Therefore, while passing from the position in which the first
portion of the tyre structural element is completed to the position
in which the second portion thereof is started, the elongate
element is subjected to a stretching action which reduces the
cross-section area thereof, in particular the width of said
elongate element.
[0041] According to the present invention, the step of winding a
continuous elongate element comprises the step of forming a
plurality of coils axially arranged side-by-side and/or radially
superposed to form a portion of said tyre structural element.
[0042] In the case the tyre structural element comprises at least
one third portion which is made of a second crude elastomeric
material which is different from the first elastomeric material of
the at least two portions and is interposed between said first and
second portions, the manufacturing process of the present invention
further comprises the step of forming the third portion by winding
at least one further continuous elongate element which is made of
said second crude elastomeric material. Said further step is
carried out by means of a roto-translational movement between the
supporting device and at least one further erogating device which
is provided for supplying said further continuous elongate
element.
[0043] Preferably, the step of forming said third portion is
carried out before the step of forming the first portion.
[0044] Alternatively, the step of forming said third portion is
carried out after the steps of forming the first and second
portions of the tyre structural element.
[0045] According to an embodiment of the present invention, the
tyre structural element which can be obtained with the process of
the present invention is the tyre tread band, the latter comprising
a first portion and a second portion that are spaced apart from
each other and are made of the same elastomeric material.

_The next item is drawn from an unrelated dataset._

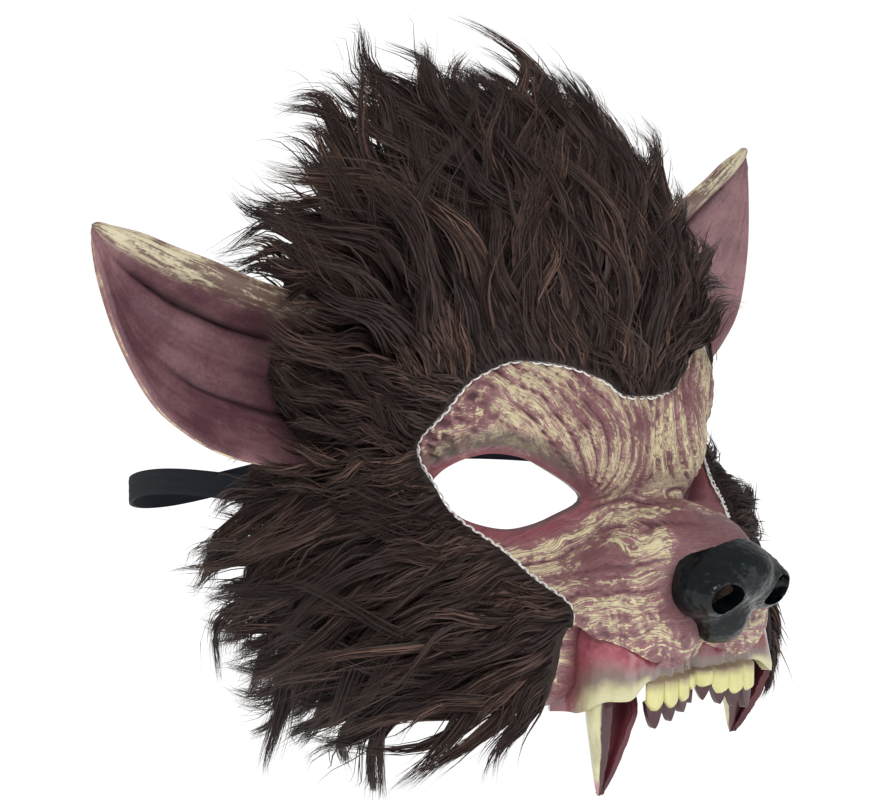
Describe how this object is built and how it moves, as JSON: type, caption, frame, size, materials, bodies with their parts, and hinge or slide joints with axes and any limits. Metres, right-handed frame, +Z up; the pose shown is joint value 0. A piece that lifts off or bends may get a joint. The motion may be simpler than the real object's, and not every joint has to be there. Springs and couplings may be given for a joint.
{
  "type": "werewolf mask",
  "caption": "Werewolf half mask of painted latex with fur, long ears, fangs and an elastic head strap.",
  "frame": {"origin": "midway between the wearer's eyes, where the mask sits on the face", "axes": "+Z up the head, -Y the way the mask faces, +X towards the wearer's left"},
  "size_m": [0.2667, 0.2554, 0.2222],
  "materials": {
    "painted_latex": "plum latex dry-brushed with cream on the raised wrinkles",
    "nose_gloss": "glossy black paint over pebbled latex",
    "gum_gloss": "wet-look pink paint",
    "tooth_paint": "glossy cream paint with a bare maroon margin",
    "ear_latex": "mauve latex with cream streaks on the back",
    "fur": "long dark brown pile on a knit backing",
    "elastic": "black ribbed elastic",
    "rivet": "black"
  },
  "bodies": {
    "root": {"mask_shell": "painted_latex", "nose": "nose_gloss", "gum_band": "gum_gloss", "upper_teeth": "tooth_paint", "fang_right": "tooth_paint", "fang_left": "tooth_paint", "ear_right": "ear_latex", "ear_left": "ear_latex", "crown_fur": "fur", "cheek_fur_right": "fur", "cheek_fur_left": "fur", "head_strap": "elastic", "strap_rivet_right": "rivet", "strap_rivet_left": "rivet"}
  },
  "joints": []
}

[0046] Preferably, the tread band further comprises a third portion
which is interposed between said first and second portions and is
made of a second elastomeric material which is different from the
first elastomeric material of the first and second portions.
[0047] The process of the present invention is particularly
suitable for manufacturing antistatic tyres, i.e. tyres which are
able to discharge to the ground the electrostatic charges
accumulated on the vehicle body during running thereof.
[0048] In the case the electrostatic charges are not discharged,
they give rise to a plurality of drawbacks.
[0049] For instance, at the moment the vehicle body is touched by a
person or an object, thereby creating a conductive connection
between the vehicle body and the ground, the electrostatic energy
previously stored is completely and suddenly discharged producing
an electric discharge (of high potential--e.g. in the order of 25
KV--but of very low intensity--e.g. in the order of mA).
[0050] Furthermore, said electrostatic discharges constitute a
great danger during the fuel supply operations since the discharge
can take place between the motor-vehicle bodywork and the fuel
delivery gun.
[0051] Moreover, said electrostatic charges can also give rise to
frequent electric discharges between different parts of the
vehicle, causing unacceptable operating noise in the radio sets
and/or any other electric or electronic apparatus installed on
board of the vehicle.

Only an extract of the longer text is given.